** start of STORED RECORDS **
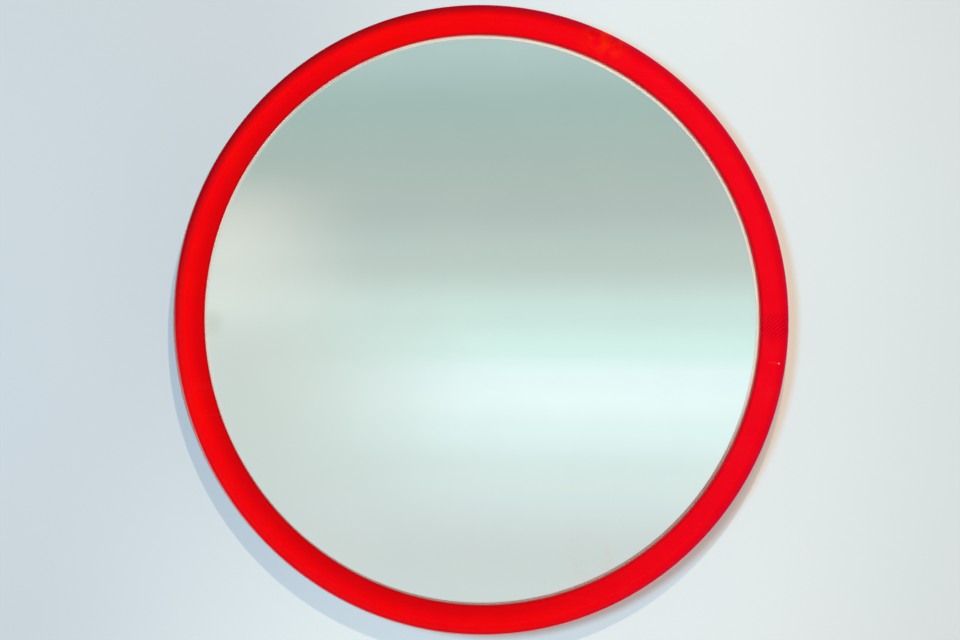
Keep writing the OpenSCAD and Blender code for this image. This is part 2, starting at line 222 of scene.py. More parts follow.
def seal_section():
    """Channel seal: a lip in front of the face, round its edge, and a foot on the cover's flange."""
    show = APERTURE_R - SEAL_SHOW
    inside = FACE_EDGE_R + FIT_GAP
    outline = [
        (show, face_front(show) + FIT_GAP),
        (show, face_front(show) + SEAL_FRONT + FIT_GAP),
        (SEAL_OUTER_R, face_front(SEAL_OUTER_R) + SEAL_FRONT + FIT_GAP),
        (SEAL_OUTER_R, FLANGE_FRONT),
        (APERTURE_R, FLANGE_FRONT),
        (APERTURE_R, face_front(APERTURE_R) - FACE_T - 2 * FIT_GAP),
        (inside, face_front(FACE_EDGE_R) - FACE_T - 2 * FIT_GAP),
        (inside, face_front(FACE_EDGE_R) + FIT_GAP),
    ]
    return soften(outline, [0.1 * MM, 0.35 * MM, 0.3 * MM, 0.3 * MM, 0, 0, 0, 0], 4)


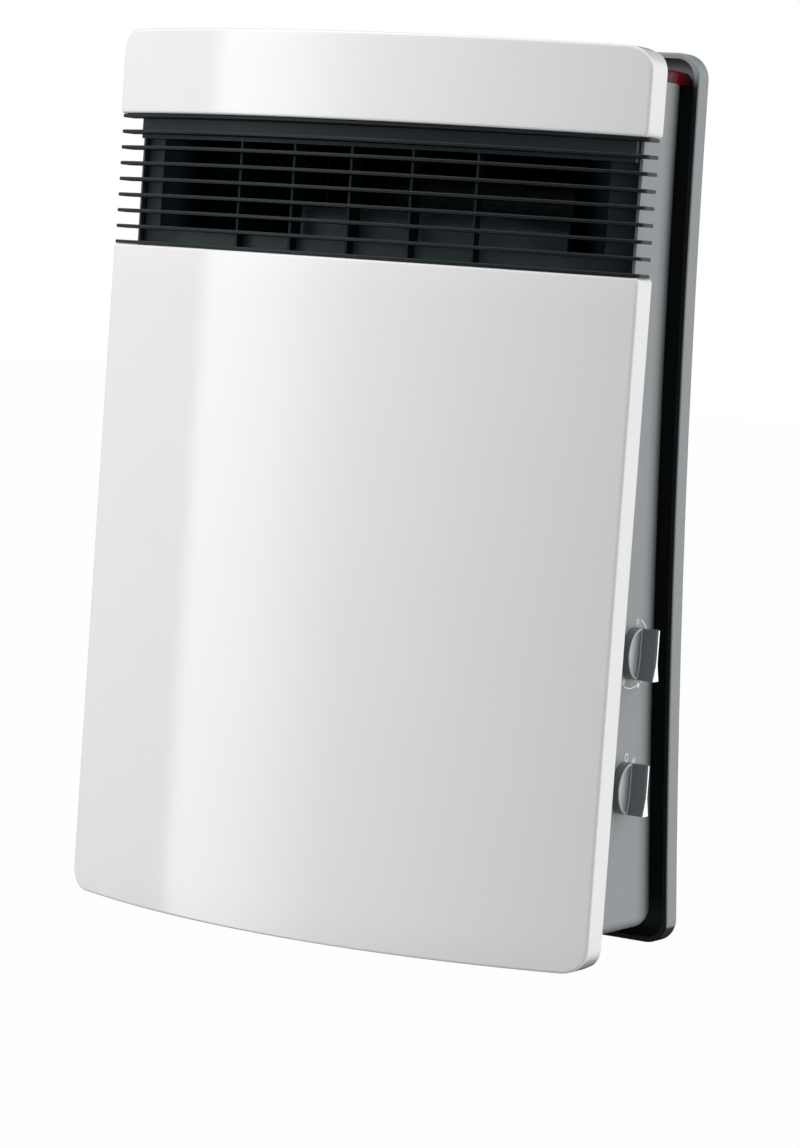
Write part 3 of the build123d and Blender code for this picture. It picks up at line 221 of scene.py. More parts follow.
lamp_data = bpy.data.lights.new("high_left", "AREA")
lamp_data.shape = "RECTANGLE"
lamp_data.size = LAMP_SIDE
lamp_data.size_y = LAMP_SIDE
lamp_data.energy = LAMP_POWER
lamp = bpy.data.objects.new("high_left", lamp_data)
lamp.location = LAMP_PLACE
lamp.rotation_euler = (LAMP_TARGET - LAMP_PLACE).to_track_quat("-Z", "Y").to_euler()
lamp.visible_glossy = False
scene.collection.objects.link(lamp)
print("lamp at", LAMP_PLACE)

# %% [markdown]
# ## Plastics and metals
# Nearly everything one sees is moulded plastic: even in colour, with a fine grain that breaks up
# the highlight. The metal inside has a grain too, drawn out along the way it was rolled or turned.
# Painted images could give that, but would need an unwrapped surface. Noise on the piece's own
# coordinates needs none, and its grain keeps its size in millimetres on every piece.

# %% Plastics and metals
NOISE_SPAN = (0.3, 0.7)
PLASTIC_CLOUD_MM = 60
PLASTIC_GLOSS_SPREAD = 0.15
PLASTIC_BUMP = 0.5
METAL_CLOUD_MM = 14
METAL_GRAIN_MM = 0.4
METAL_GRAIN_DEPTH = 0.02
METAL_GLOSS_SPREAD = 0.3
METAL_BUMP = 0.3
METAL_TONE = 0.15
COAT_ROUGHNESS = 0.03


def new_material(name):
    """Makes a node material and returns it with its tree and shader."""
    material = bpy.data.materials.new(name)
    material.use_nodes = True
    return material, material.node_tree, material.node_tree.nodes["Principled BSDF"]


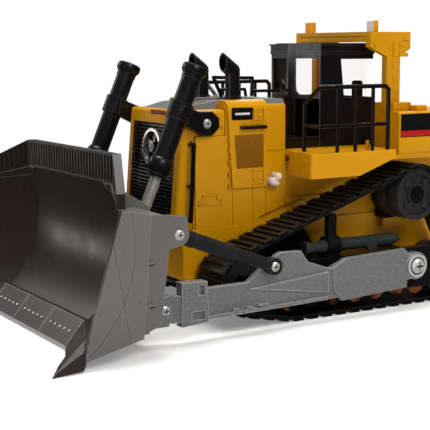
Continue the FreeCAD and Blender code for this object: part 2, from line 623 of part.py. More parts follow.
def control_console():
    """Dash behind the windscreen with a screen hood and two control levers."""
    z = DECK_Z + 1.2
    dash = side([(18.0, z), (22.6, z), (22.6, z + 12.5), (20.4, z + 14.5), (18.0, z + 11)], -3.8, 3.8)
    parts = [dash, box(18.6, 21.6, -2.2, 2.2, z + 12.4, z + 16.4)]
    for y in (-6.4, 6.4):
        parts.append(box(8.6, 11.6, y - 1.1, y + 1.1, z, z + 8.4))
        parts.append(rod((10.2, y, z + 8.2), (11.4, y, z + 13.0), 0.5))
        parts.append(Part.makeSphere(0.95, V(11.4, y, z + 13.2)))
    link = fuse(parts[:2])
    left = [fuse(parts[2 + 3 * k:5 + 3 * k]) for k in range(2)]
    return [link] + left


def rops_frame():
    """Yellow roll-over canopy: roof box, gusseted side plates, posts and feet."""
    roof = box(CANOPY_X0, CANOPY_X1, -CANOPY_Y, CANOPY_Y, CAB_ROOF_Z + 0.4, CANOPY_TOP)
    step = box(CANOPY_X1 - 0.5, CANOPY_X1 + 1, -CANOPY_Y + 1.2, CANOPY_Y - 1.2, 91.4, 91.8)
    roof = roof.cut(step)
    gusset = side([(CANOPY_X0, CANOPY_TOP), (CANOPY_X0, 87.4), (POST_X0, 84.8), (POST_X1, 84.8),
                   (CANOPY_X1, 88.0), (CANOPY_X1, CANOPY_TOP)], POST_Y, CANOPY_Y)
    post = box(POST_X0, POST_X1, POST_Y, CANOPY_Y, TANK_Z0, 86)
    bulkhead = box(POST_X0, POST_X1, 15.1, CANOPY_Y + 0.5, TANK_Z0, 68.7)
    foot = box(-10.6, -2.8, 19.3, 26.4, TANK_Z1, 68.9)
    left = [gusset, post, bulkhead, foot]
    for z in (80.5, 76.5, 72.5):
        left.append(box(-8.4, -5.6, CANOPY_Y, CANOPY_Y + 0.35, z, z + 1.8))
    for z in (90.4, 87.9):
        left.append(box(-13.2, -10.4, CANOPY_Y, CANOPY_Y + 0.35, z, z + 1.4))
    left.append(side([(-7.4, 84.8), (-5.6, 84.8), (-5.6, 89.6), (-7.4, 89.6)],
                     CANOPY_Y, CANOPY_Y + 0.5))
    left.append(disc((2.2, 88.9), 0.7, CANOPY_Y, CANOPY_Y + 0.6))
    left_side = fuse(left)
    return fuse([roof] + both(left_side))


def rops_lamps():
    """Two work lamps on the canopy's front edge."""
    lamp = box(-0.6, 1.5, 16.3, 20.1, CANOPY_TOP, CANOPY_TOP + 3.9)
    lamp = rounded(lamp, 0.4, lambda e: along(e, (0, 1, 0)) and e.BoundBox.ZMin > CANOPY_TOP + 3)
    return both(lamp)


# ---- platforms and tank ----------------------------------------------------
def platform():
    """Left platform: deck, skirt that rises over the track, and the fender behind it."""
    deck = box(DECK_X0, DECK_X1, 16.2, DECK_Y, DECK_Z - DECK_T, DECK_Z)
    deck = deck.cut(box(HOOD_X0 - 0.1, 50, 0, HOOD_Y + 0.1, 40, 60))
    deck = deck.cut(plan([(37.5, 21.4), (DECK_X1, DECK_Y), (50, DECK_Y), (50, 0), (37.5, 0)], 40, 60))
    skirt = side([(DECK_X0, DECK_Z), (DECK_X0, 51.2), (4.5, 51.2), (19.8, SKIRT_Z),
                  (DECK_X1, SKIRT_Z), (DECK_X1, DECK_Z)], DECK_Y - 1.3, DECK_Y)
    nose = plan([(36.0, 21.4), (37.5, 21.4), (DECK_X1, DECK_Y), (DECK_X1 - 1.6, DECK_Y)], SKIRT_Z, DECK_Z)
    fender = box(TANK_X0, DECK_X0, 17.0, TANK_Y + 0.6, TANK_Z0 - DECK_T, TANK_Z0)
    join = box(DECK_X0 - 0.4, DECK_X0 + 1.0, 17.0, TANK_Y + 0.6, TANK_Z0 - DECK_T, DECK_Z)
    step = box(DECK_X1 - 1.0, DECK_X1 + 0.1, 31.6, 34.2, 47.4, 52.0)
    step = step.cut(box(DECK_X1 - 0.25, DECK_X1 + 1, 32.2, 33.6, 48.2, 51.2))
    body = fuse([deck, skirt, nose, fender, join, step])
    body = rounded(body, 1.0, lambda e: along(e, (0, 0, 1)) and e.BoundBox.XMin > DECK_X1 - 0.01
                   and e.BoundBox.YMin > DECK_Y - 0.01)
    peg = Part.makeCylinder(0.55, 3.2, V(14.2, 33.5, DECK_Z))
    return fuse([body, peg])


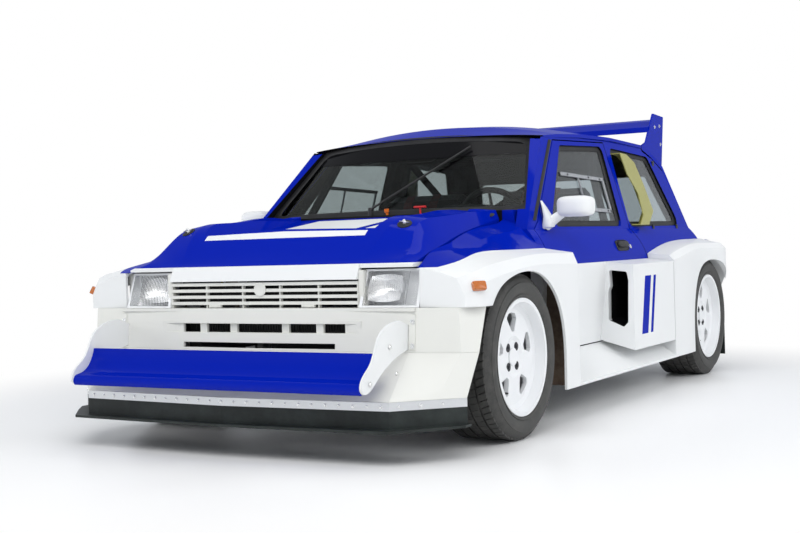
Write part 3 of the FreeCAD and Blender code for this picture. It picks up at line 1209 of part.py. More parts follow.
** end of STORED RECORDS **
== YOUR OBJECTIVE ==
Word for word, restate all of the data shown above.

== COMPLETE ANSWER ==
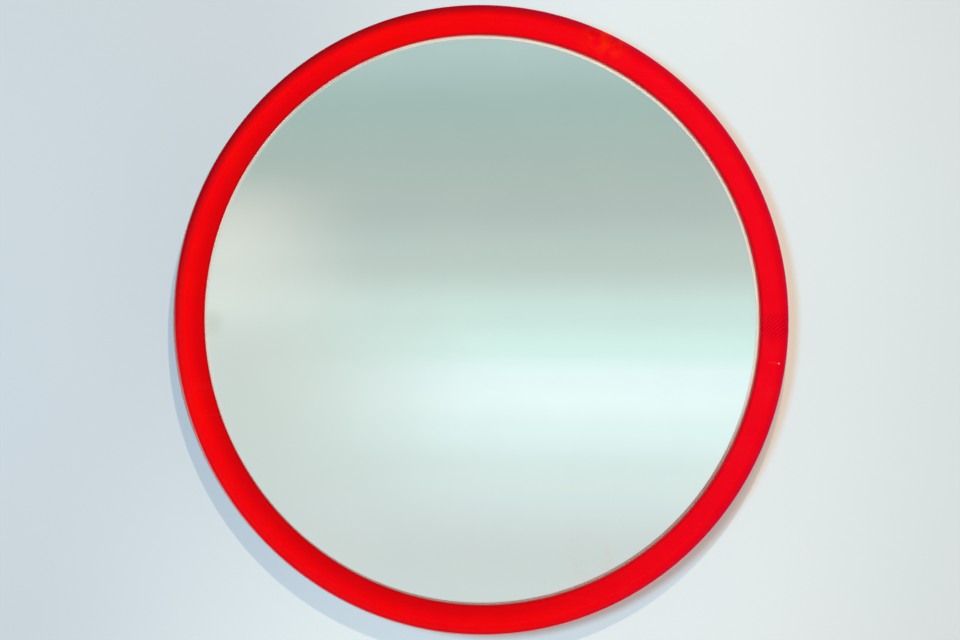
Keep writing the OpenSCAD and Blender code for this image. This is part 2, starting at line 222 of scene.py. More parts follow.
def seal_section():
    """Channel seal: a lip in front of the face, round its edge, and a foot on the cover's flange."""
    show = APERTURE_R - SEAL_SHOW
    inside = FACE_EDGE_R + FIT_GAP
    outline = [
        (show, face_front(show) + FIT_GAP),
        (show, face_front(show) + SEAL_FRONT + FIT_GAP),
        (SEAL_OUTER_R, face_front(SEAL_OUTER_R) + SEAL_FRONT + FIT_GAP),
        (SEAL_OUTER_R, FLANGE_FRONT),
        (APERTURE_R, FLANGE_FRONT),
        (APERTURE_R, face_front(APERTURE_R) - FACE_T - 2 * FIT_GAP),
        (inside, face_front(FACE_EDGE_R) - FACE_T - 2 * FIT_GAP),
        (inside, face_front(FACE_EDGE_R) + FIT_GAP),
    ]
    return soften(outline, [0.1 * MM, 0.35 * MM, 0.3 * MM, 0.3 * MM, 0, 0, 0, 0], 4)


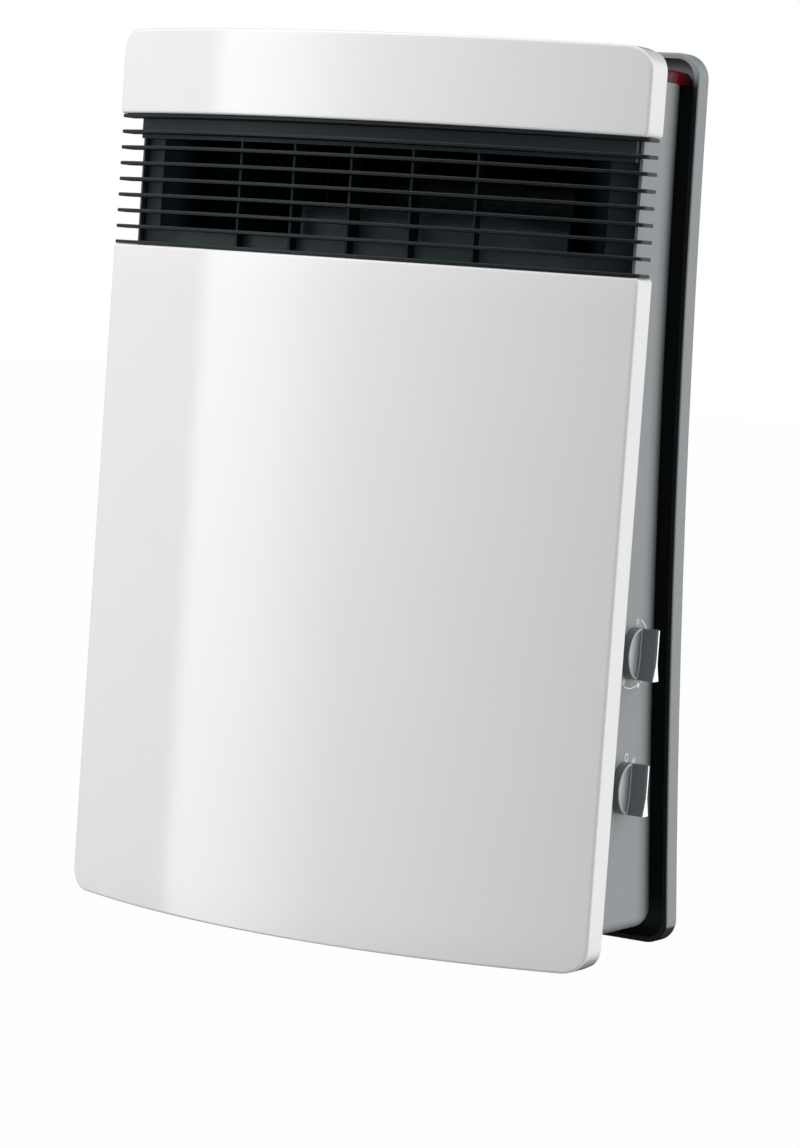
Write part 3 of the build123d and Blender code for this picture. It picks up at line 221 of scene.py. More parts follow.
lamp_data = bpy.data.lights.new("high_left", "AREA")
lamp_data.shape = "RECTANGLE"
lamp_data.size = LAMP_SIDE
lamp_data.size_y = LAMP_SIDE
lamp_data.energy = LAMP_POWER
lamp = bpy.data.objects.new("high_left", lamp_data)
lamp.location = LAMP_PLACE
lamp.rotation_euler = (LAMP_TARGET - LAMP_PLACE).to_track_quat("-Z", "Y").to_euler()
lamp.visible_glossy = False
scene.collection.objects.link(lamp)
print("lamp at", LAMP_PLACE)

# %% [markdown]
# ## Plastics and metals
# Nearly everything one sees is moulded plastic: even in colour, with a fine grain that breaks up
# the highlight. The metal inside has a grain too, drawn out along the way it was rolled or turned.
# Painted images could give that, but would need an unwrapped surface. Noise on the piece's own
# coordinates needs none, and its grain keeps its size in millimetres on every piece.

# %% Plastics and metals
NOISE_SPAN = (0.3, 0.7)
PLASTIC_CLOUD_MM = 60
PLASTIC_GLOSS_SPREAD = 0.15
PLASTIC_BUMP = 0.5
METAL_CLOUD_MM = 14
METAL_GRAIN_MM = 0.4
METAL_GRAIN_DEPTH = 0.02
METAL_GLOSS_SPREAD = 0.3
METAL_BUMP = 0.3
METAL_TONE = 0.15
COAT_ROUGHNESS = 0.03


def new_material(name):
    """Makes a node material and returns it with its tree and shader."""
    material = bpy.data.materials.new(name)
    material.use_nodes = True
    return material, material.node_tree, material.node_tree.nodes["Principled BSDF"]


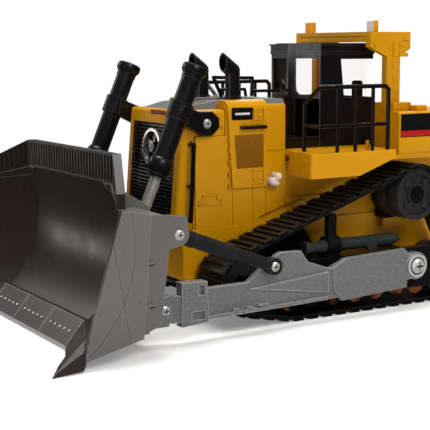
Continue the FreeCAD and Blender code for this object: part 2, from line 623 of part.py. More parts follow.
def control_console():
    """Dash behind the windscreen with a screen hood and two control levers."""
    z = DECK_Z + 1.2
    dash = side([(18.0, z), (22.6, z), (22.6, z + 12.5), (20.4, z + 14.5), (18.0, z + 11)], -3.8, 3.8)
    parts = [dash, box(18.6, 21.6, -2.2, 2.2, z + 12.4, z + 16.4)]
    for y in (-6.4, 6.4):
        parts.append(box(8.6, 11.6, y - 1.1, y + 1.1, z, z + 8.4))
        parts.append(rod((10.2, y, z + 8.2), (11.4, y, z + 13.0), 0.5))
        parts.append(Part.makeSphere(0.95, V(11.4, y, z + 13.2)))
    link = fuse(parts[:2])
    left = [fuse(parts[2 + 3 * k:5 + 3 * k]) for k in range(2)]
    return [link] + left


def rops_frame():
    """Yellow roll-over canopy: roof box, gusseted side plates, posts and feet."""
    roof = box(CANOPY_X0, CANOPY_X1, -CANOPY_Y, CANOPY_Y, CAB_ROOF_Z + 0.4, CANOPY_TOP)
    step = box(CANOPY_X1 - 0.5, CANOPY_X1 + 1, -CANOPY_Y + 1.2, CANOPY_Y - 1.2, 91.4, 91.8)
    roof = roof.cut(step)
    gusset = side([(CANOPY_X0, CANOPY_TOP), (CANOPY_X0, 87.4), (POST_X0, 84.8), (POST_X1, 84.8),
                   (CANOPY_X1, 88.0), (CANOPY_X1, CANOPY_TOP)], POST_Y, CANOPY_Y)
    post = box(POST_X0, POST_X1, POST_Y, CANOPY_Y, TANK_Z0, 86)
    bulkhead = box(POST_X0, POST_X1, 15.1, CANOPY_Y + 0.5, TANK_Z0, 68.7)
    foot = box(-10.6, -2.8, 19.3, 26.4, TANK_Z1, 68.9)
    left = [gusset, post, bulkhead, foot]
    for z in (80.5, 76.5, 72.5):
        left.append(box(-8.4, -5.6, CANOPY_Y, CANOPY_Y + 0.35, z, z + 1.8))
    for z in (90.4, 87.9):
        left.append(box(-13.2, -10.4, CANOPY_Y, CANOPY_Y + 0.35, z, z + 1.4))
    left.append(side([(-7.4, 84.8), (-5.6, 84.8), (-5.6, 89.6), (-7.4, 89.6)],
                     CANOPY_Y, CANOPY_Y + 0.5))
    left.append(disc((2.2, 88.9), 0.7, CANOPY_Y, CANOPY_Y + 0.6))
    left_side = fuse(left)
    return fuse([roof] + both(left_side))


def rops_lamps():
    """Two work lamps on the canopy's front edge."""
    lamp = box(-0.6, 1.5, 16.3, 20.1, CANOPY_TOP, CANOPY_TOP + 3.9)
    lamp = rounded(lamp, 0.4, lambda e: along(e, (0, 1, 0)) and e.BoundBox.ZMin > CANOPY_TOP + 3)
    return both(lamp)


# ---- platforms and tank ----------------------------------------------------
def platform():
    """Left platform: deck, skirt that rises over the track, and the fender behind it."""
    deck = box(DECK_X0, DECK_X1, 16.2, DECK_Y, DECK_Z - DECK_T, DECK_Z)
    deck = deck.cut(box(HOOD_X0 - 0.1, 50, 0, HOOD_Y + 0.1, 40, 60))
    deck = deck.cut(plan([(37.5, 21.4), (DECK_X1, DECK_Y), (50, DECK_Y), (50, 0), (37.5, 0)], 40, 60))
    skirt = side([(DECK_X0, DECK_Z), (DECK_X0, 51.2), (4.5, 51.2), (19.8, SKIRT_Z),
                  (DECK_X1, SKIRT_Z), (DECK_X1, DECK_Z)], DECK_Y - 1.3, DECK_Y)
    nose = plan([(36.0, 21.4), (37.5, 21.4), (DECK_X1, DECK_Y), (DECK_X1 - 1.6, DECK_Y)], SKIRT_Z, DECK_Z)
    fender = box(TANK_X0, DECK_X0, 17.0, TANK_Y + 0.6, TANK_Z0 - DECK_T, TANK_Z0)
    join = box(DECK_X0 - 0.4, DECK_X0 + 1.0, 17.0, TANK_Y + 0.6, TANK_Z0 - DECK_T, DECK_Z)
    step = box(DECK_X1 - 1.0, DECK_X1 + 0.1, 31.6, 34.2, 47.4, 52.0)
    step = step.cut(box(DECK_X1 - 0.25, DECK_X1 + 1, 32.2, 33.6, 48.2, 51.2))
    body = fuse([deck, skirt, nose, fender, join, step])
    body = rounded(body, 1.0, lambda e: along(e, (0, 0, 1)) and e.BoundBox.XMin > DECK_X1 - 0.01
                   and e.BoundBox.YMin > DECK_Y - 0.01)
    peg = Part.makeCylinder(0.55, 3.2, V(14.2, 33.5, DECK_Z))
    return fuse([body, peg])


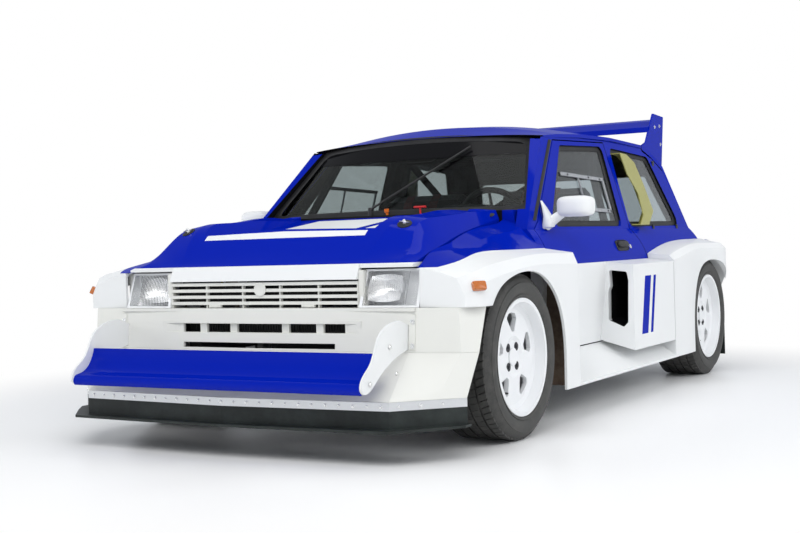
Write part 3 of the FreeCAD and Blender code for this picture. It picks up at line 1209 of part.py. More parts follow.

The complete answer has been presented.